I really liked the way the museum is showcased in its surroundings, at the precise point where the two rivers meet. From a distance, you could almost imagine a boat ready to set sail. I also really liked the collections inside!
A natural history and civilization museum, the Musée des Confluences houses a wide variety of collections, both historically and geographically. You can take a leap back in time to the appearance of life on Earth and into space with the discovery of all the continents.
The exhibitions are very well presented and appeal to both children and adults alike!

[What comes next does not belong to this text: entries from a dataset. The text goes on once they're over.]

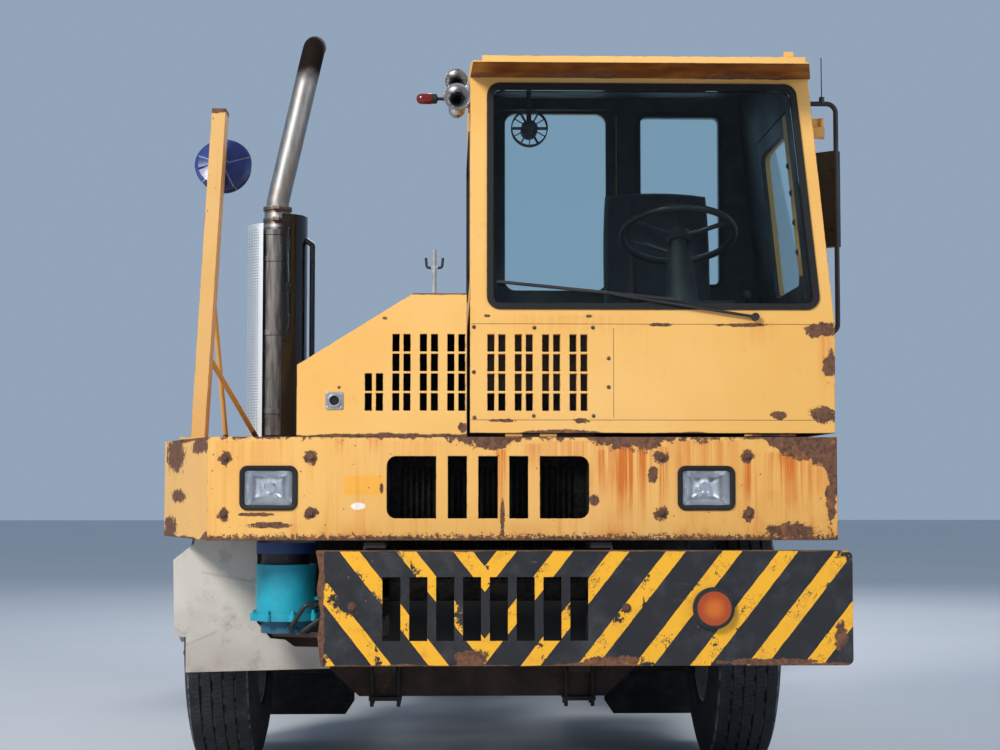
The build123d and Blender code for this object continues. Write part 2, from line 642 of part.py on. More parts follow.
def make_springs():
    bottom = BEAM_HIGH + 14 + SEAT_GAP
    main_z = bottom + LEAF_T * (len(LEAVES) - 1)
    rise = SPRING_EYE_Z - main_z
    arc_r = (LEAVES[0] ** 2 + rise ** 2) / (2 * rise)
    pack = None
    for count, half in enumerate(LEAVES):
        outer_r = arc_r + count * LEAF_T
        inner_r = outer_r - LEAF_T
        centre = (FRONT_AXLE_Y, main_z + arc_r)
        angle = math.degrees(math.asin(half / outer_r))
        turn = 270.0 - angle
        outer = CenterArc(centre, outer_r, turn, 2 * angle)
        inner = CenterArc(centre, inner_r, turn, 2 * angle)
        ends = [Line(outer @ 0, inner @ 0), Line(outer @ 1, inner @ 1)]
        leaf = along_x(make_face([outer, inner] + ends), SPRING_X - SPRING_W / 2, SPRING_X + SPRING_W / 2)
        pack = leaf if pack is None else pack + leaf
    # Hangers under the rail at both ends
    solids = [pack]
    for end in (-1, 1):
        y = FRONT_AXLE_Y + end * (LEAVES[0] + 18.0)
        hanger = block((SPRING_X - 34, SPRING_X + 34), (y - 28, y + 28),
                       (SPRING_EYE_Z - 30, RAIL_BOTTOM - SEAT_GAP))
        solids.append(hanger)
    spring = solids[0] + [solids[1], solids[2]]
    # Clamp bolts round the pack and the axle, with their two plates
    top = main_z + LEAF_T
    for x in (SPRING_X - 54, SPRING_X + 54):
        for y in (FRONT_AXLE_Y - 60, FRONT_AXLE_Y + 60):
            spring += bar((x, y, BEAM_LOW - 40), (x, y, top + 26), 8.0)
    spring += block((SPRING_X - 66, SPRING_X + 66), (FRONT_AXLE_Y - 75, FRONT_AXLE_Y + 75),
                    (top - 2, top + 14))
    spring += block((SPRING_X - 66, SPRING_X + 66), (FRONT_AXLE_Y - 75, FRONT_AXLE_Y + 75),
                    (BEAM_LOW - SEAT_GAP - 16, BEAM_LOW - SEAT_GAP))
    return [spring, other_side(spring)]


pieces["leaf_springs"] = make_springs()


# Knuckles: yoke, kingpin, spindle and steering arm
STEER_ARM = 220.0
STEER_ARM_Z = 345.0
TIE_ROD_R = 17.0
TIE_PIN_R = 11.0


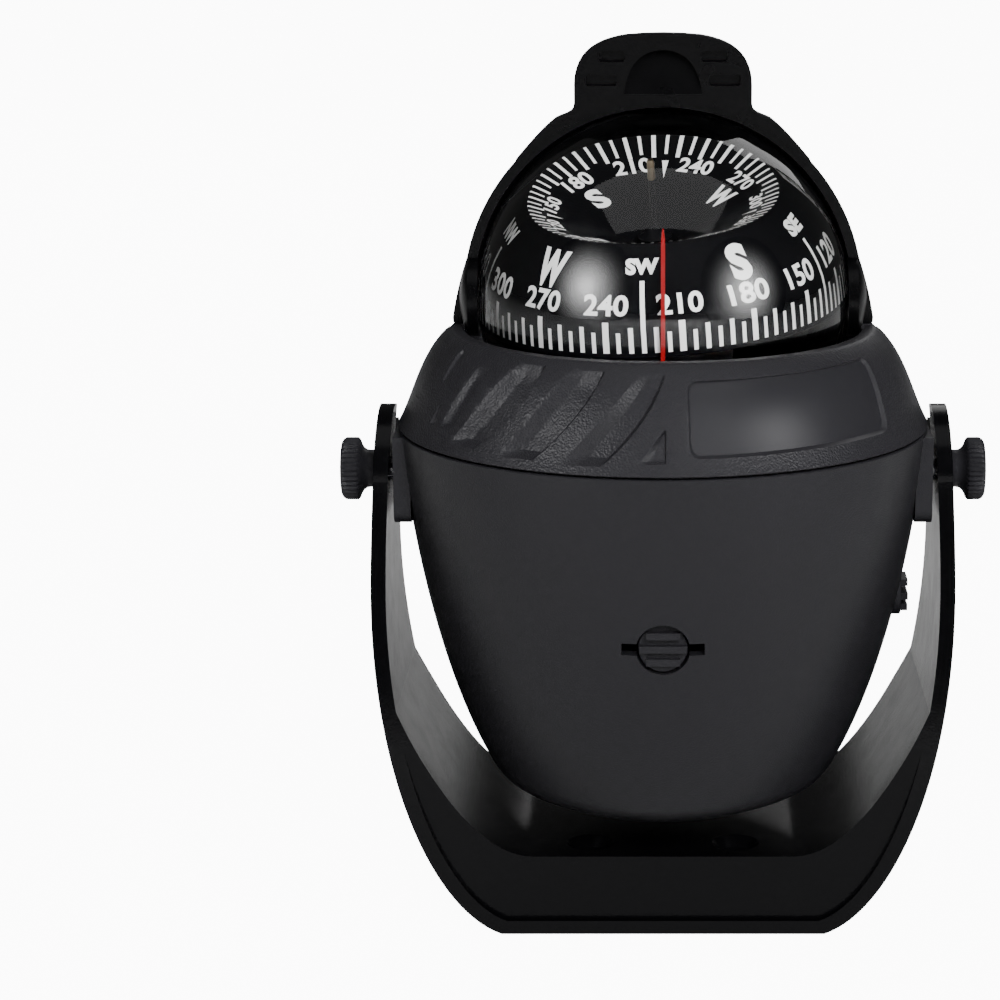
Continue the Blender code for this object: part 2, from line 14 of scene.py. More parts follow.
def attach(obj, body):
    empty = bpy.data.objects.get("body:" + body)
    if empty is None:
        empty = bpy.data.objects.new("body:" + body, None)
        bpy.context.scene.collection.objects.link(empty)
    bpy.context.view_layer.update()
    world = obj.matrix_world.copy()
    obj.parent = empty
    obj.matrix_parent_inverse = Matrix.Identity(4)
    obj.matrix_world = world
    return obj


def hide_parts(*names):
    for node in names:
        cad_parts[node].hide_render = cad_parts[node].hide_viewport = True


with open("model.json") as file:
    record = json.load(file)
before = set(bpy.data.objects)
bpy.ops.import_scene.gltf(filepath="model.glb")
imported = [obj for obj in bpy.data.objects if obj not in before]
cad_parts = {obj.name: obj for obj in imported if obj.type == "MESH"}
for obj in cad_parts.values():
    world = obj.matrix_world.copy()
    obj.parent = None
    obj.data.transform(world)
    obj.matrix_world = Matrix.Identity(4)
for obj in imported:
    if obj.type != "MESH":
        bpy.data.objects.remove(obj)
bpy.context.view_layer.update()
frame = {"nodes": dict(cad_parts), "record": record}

MM = 0.001
SMOOTH_DEG = 32         # sharper edges than this stay sharp
PIVOT_Z = 59.5          # height of the tilt axis
DOME_Z = 82.7           # height of the dome's centre, which the hood turns about
DOME_R, DOME_IN = 24.5, 23.1
FRONT_PLUG_Z, SIDE_PLUG_Z = 43.3, 42.5
PLUG_R, PLUG_HOLE_R, PLUG_SLOT = 3.1, 3.4, (5.2, 0.8)
HOOD_IN, HOOD_OUT, HOOD_RIM = 25.0, 26.1, 26.4
HOOD_BACK_DEG = 108.0   # how far the hood reaches back from straight up
CARD_R = 17.1
CARD_DROP = 6.0         # the needle's tip stands this far below the centre of the dome
LEAN = Matrix.Rotation(radians(4.3), 4, "X") @ Matrix.Rotation(radians(-3.6), 4, "Y")
CARD_PLACE = Matrix.Translation((0, 0, DOME_Z - CARD_DROP)) @ LEAN @ Matrix.Translation((0, 0, CARD_DROP))
NORTH = Matrix.Rotation(radians(218.8), 4, "Z")     # turns the card to the heading that it shows


# ---------------------------------------------------------------- materials
def new_material(name):
    made = bpy.data.materials.new(name)
    made.use_nodes = True
    return made, made.node_tree.nodes, made.node_tree.links


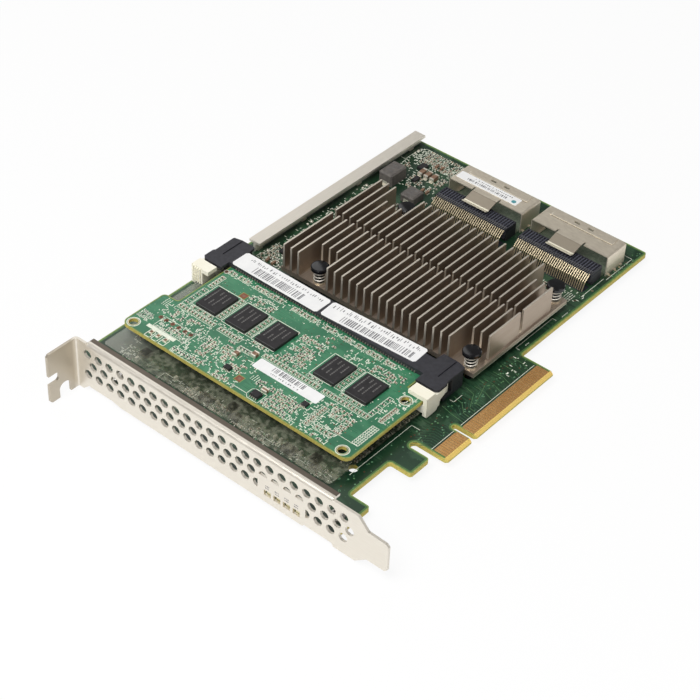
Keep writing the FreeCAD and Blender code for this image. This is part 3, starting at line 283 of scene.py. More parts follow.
def sink_stuff():
    """Brown anodised extrusion: the fin sides are painted dark, partly the anodised brown and partly painted
    shade between the fins; the faces across them, where the fins and the base were cut, are painted pale,
    partly bare metal and partly painted highlight; a painted highlight runs along the foot of the sides.
    """
    shader = sheet_metal("sink_metal", (0.60, 0.51, 0.42), (0.46, 0.38, 0.31), 0.38, (0.06, 2.0, 0.5), 0.8)
    base_z = extent("heatsink")[2][0]
    above = shader.past("Z", SINK_BASE_TOP)
    facing = shader.normal("Y")
    side = shader.span(facing, 0.5, 0.9)
    # fin sides facing ±Y above the base: anodised brown, darkened further as painted shade
    shader.paint(shader.both(side, above), (0.42, 0.34, 0.265))
    # faces across the fins: bare cut metal, brightened as painted highlight
    shader.paint(shader.both(shader.span(facing, 0.1, 0.5, 1.0, 0.0), above), (0.76, 0.70, 0.60))
    # painted highlight along the lowest 0.3 mm of the sides facing ±Y
    return shader.paint(shader.both(shader.before("Z", base_z + 0.30, 0.04), side), (0.88, 0.84, 0.74))


# light and dark tone, roughness and metallic share of each plain stuff
PLAIN_STUFFS = {
    "rim": ((0.3, 0.38, 0.1), (0.2, 0.28, 0.07), 0.35),
    "rim_soft": ((0.09, 0.19, 0.06), (0.06, 0.14, 0.045), 0.35),
    "gold": ((0.95, 0.6, 0.25), (0.86, 0.49, 0.18), 0.35, 1.0),
    "wire": ((0.8, 0.68, 0.46), (0.6, 0.5, 0.32), 0.3, 0.8),
    "solder": ((0.92, 0.88, 0.76), (0.74, 0.7, 0.6), 0.3, 0.6),
    "silk": ((0.9, 0.93, 0.8), (0.8, 0.85, 0.7), 0.6),
    "epoxy": ((0.02, 0.018, 0.02), (0.013, 0.012, 0.013), 0.55),
    "socket": ((0.034, 0.034, 0.042), (0.024, 0.024, 0.03), 0.48),
    "nylon": ((0.007, 0.007, 0.009), (0.004, 0.004, 0.005), 0.12),
    "ivory": ((0.97, 0.94, 0.8), (0.95, 0.91, 0.75), 0.4),
    "ferrite": ((0.15, 0.135, 0.12), (0.105, 0.095, 0.088), 0.55),
    "ceramic": ((0.29, 0.175, 0.11), (0.19, 0.11, 0.07), 0.5),
    "resistor": ((0.06, 0.05, 0.05), (0.03, 0.028, 0.03), 0.45),
    "pad": ((0.35, 0.36, 0.38), (0.28, 0.29, 0.31), 0.8),
    "lens": ((0.8, 0.74, 0.5), (0.66, 0.58, 0.34), 0.25),
    "paper": ((0.93, 0.93, 0.92), (0.88, 0.88, 0.88), 0.6),
    "ink": ((0.24, 0.24, 0.25), (0.18, 0.18, 0.19), 0.6),
    "chip_mark": ((0.16, 0.155, 0.15), (0.11, 0.105, 0.1), 0.6),
    "teal": ((0.1, 0.34, 0.38), (0.07, 0.28, 0.32), 0.6),
    # painted light: paler patch on the board under the cages
    "ground": ((0.25, 0.3, 0.22), (0.16, 0.21, 0.15), 0.3, 0.3),
    "copper": ((0.3, 0.11, 0.06), (0.22, 0.08, 0.04), 0.4, 0.3),
    # painted shade: a darker copy of the copper for holes, vias and the fiducial's centre
    "hole_shade": ((0.1, 0.045, 0.02), (0.06, 0.03, 0.015), 0.5),
    "via": ((0.14, 0.3, 0.16), (0.09, 0.22, 0.12), 0.35),
    "track": ((0.045, 0.135, 0.068), (0.03, 0.1, 0.052), 0.3),
    "track_tan": ((0.12, 0.26, 0.11), (0.09, 0.21, 0.09), 0.3),
    # painted highlight along the memory packages' edge
    "chip_edge_highlight": ((0.1, 0.1, 0.1), (0.07, 0.07, 0.07), 0.5),
    # painted shade of the cable sockets: pocket floors and the board under the leads
    "painted_shade_black": ((0.018, 0.02, 0.03), (0.01, 0.012, 0.018), 0.6),
    # painted highlight of the cable sockets' comb and grid walls
    "comb": ((0.13, 0.13, 0.14), (0.09, 0.09, 0.1), 0.45),
    "grid": ((0.1, 0.105, 0.14), (0.075, 0.078, 0.105), 0.5),
    "contact": ((0.3, 0.28, 0.24), (0.2, 0.18, 0.15), 0.4, 0.5),
    "led": ((0.9, 0.84, 0.66), (0.8, 0.72, 0.52), 0.35),
    # painted highlight and painted shade of the cages' pressed outline
    "emboss_highlight": ((0.95, 0.9, 0.78), (0.88, 0.82, 0.7), 0.4, 0.3),
    "cage_shade": ((0.4, 0.36, 0.29), (0.34, 0.3, 0.24), 0.5, 0.3),
    "spring": ((0.9, 0.86, 0.77), (0.82, 0.77, 0.68), 0.35, 0.35),
    "sleeve": ((0.86, 0.78, 0.62), (0.7, 0.62, 0.48), 0.3, 0.8),
}
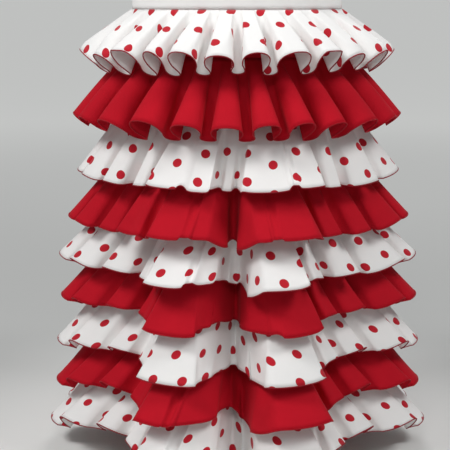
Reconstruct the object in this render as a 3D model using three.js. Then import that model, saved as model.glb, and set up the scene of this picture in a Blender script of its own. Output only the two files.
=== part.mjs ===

Musée des confluences: Tuesday to Friday 11 a.m. to 7 p.m., Saturday and Sunday 10 a.m. to 7 p.m., late night opening on Thursdays until 10 p.m., €9 (€5 for young people and students), free with the Lyon City Card – tram T1
Book your ticket for the Musée des Confluences



WHAT TO DO AROUND LYON?
If you have a little more than a weekend in Lyon, here are a few gems to discover in the surrounding area!
Pérouges (35 min): a little gem in the Ain department bordering the Rhône, Pérouges is a medieval town just the way I like them. Its old stones and the care taken by the inhabitants to maintain their village have an indescribable charm… Check out my 7 must-see attractions to discover the beautiful Ain department!
Les Pierres Dorées (40 min): this region of the Beaujolais is made up of vineyards and villages recognizable by their golden yellow stones. An example? The sublime village of Oingt, listed among the “most beautiful villages in France.” Discover it through my article dedicated to the 5 most beautiful villages of the golden stones of the Beaujolais
Beaujolais region (40 min): Known for its wines and châteaux, the Beaujolais region offers a stay rich in discoveries and flavors. If you’re planning a trip there soon, keep in mind that the end of November is Beaujolais Nouveau season!